You talk of the mind utilizing the brain. The mind being ‘out there’ as it were (outside time and space you suggest) and the brain tuning in to it, rather than the brain producing consciousness. This is just another way of stating dualism versus physicalism. The idea of the brain as a receiver/ displayer (a bit like a TV set) has been held by some famous philosophers, for example William James. It’s a popular idea for those who think souls can enter/ leave bodies, and can exist in a spirit world ‘on the other side’ (I suppose this would be outside time and space), and that I was, say, a Roman centurion in a previous life, or that near-death experiences can occur when there is no brain function.

I am unconvinced by it all. Of course if you pursue the tuning-in idea you have to ask whether there are many separate minds out there, each getting paired off with a brain.

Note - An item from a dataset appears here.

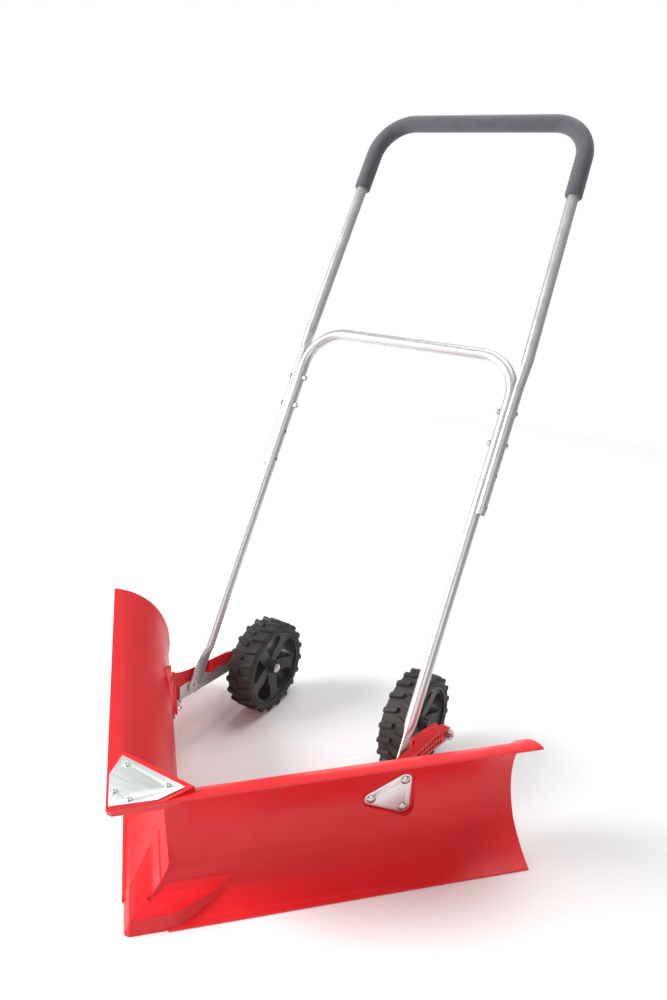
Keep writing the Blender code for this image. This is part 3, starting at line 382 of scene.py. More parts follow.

And are the minds all identical at the start, differing later according to the particularities of the brain, body and environment that lodges each – questions here for Descartes, Plato and Christians. Or is there just one mind (Universal Spirit, God, the Absolute), and each human brain gets a bit of it – Spinoza was keen on something like this. Maybe some animals also get tiny minds or teensy bits of the Big Mind. Some scientists, notably those working on near-death experiences, speculate that brains are indeed receivers of consciousness, the latter ‘stored in a non-local dimension as fields of information’ to quote van Lommel (2013). But it turns out that this ‘wave aspect of our indestructible consciousness in the non-local space is inherently not measurable by physical means’, so his hypothesis is safely immune from refutation. He may as well say, with you, it is stored outside space and time. How Karl Popper would have lambasted such pseudoscience.

I’m unsure how the particle/ wave theory of light bears on the mind-brain problem. Is it that it’s a genuine example of a dualism? (it does seem to be). Incidentally I’m not sure that light is waves and particles at the same time. I think any particular experimental setup either shows light behaving as waves (interference effect), or shows light behaving as particles (no interference effect). I suppose if you had an experiment of the one type running on one table in the lab, and an experiment of the other type on another table, one would show light as waves, the other would show light as particles, so that in that sense light behaves as waves and particles at the same time, but in different setups.

 

Cosmology vs ontology in Eastern and Western philosophy

Shiresse asked:

Which branch of metaphysics, cosmology or ontology, seem to you the shorter route to understanding of what is real? why do you choose it? use real life example to justify your claim.

Answer by Peter Jones

Metaphysics would be my choice for an intellectual understanding. But then I see metaphysics, ontology and cosmology as indistinguishable. Such an understanding would be limited, however, and may not even justify being called ‘understanding’.

The shortest route, the longest route, and the only route would be going and finding out. The practices of Buddhism, Sufism, Taoism and so forth are expressly designed to generate such a knowledge of reality. Lao Tsu claims to know what is real, and he claims that he knows because he can ‘look inside myself and see’. But analysis can bring us to the same conclusion as his, as is shown by F.H. Bradley in his metaphysical essay Appearance and Reality, and physics can at least debunk the idea that it is obvious what is real and what is not. A lot depends on what we mean by ‘real’. I would recommend Bradley, and a maybe a search on ‘dependent origination’.

I cannot think of a current professional philosopher that I would recommend on this issue since the entire industry seems to have disappeared up its own backside, but if you are able to understand any physics then you might like Ulrich Morhoff. He is busy trying to show that QM does not require the reality of the phenomena it describes and, rather, requires their unreality. If he succeeds then physics may be one way to distinguish between the real and the unreal.

Since you ask I would choose yoga (in its original meaning) as the only route to such an understanding, since the people who become skilled at it are the only people who have ever claimed to have acquired it, and I feel it is significant that they all agree with each other.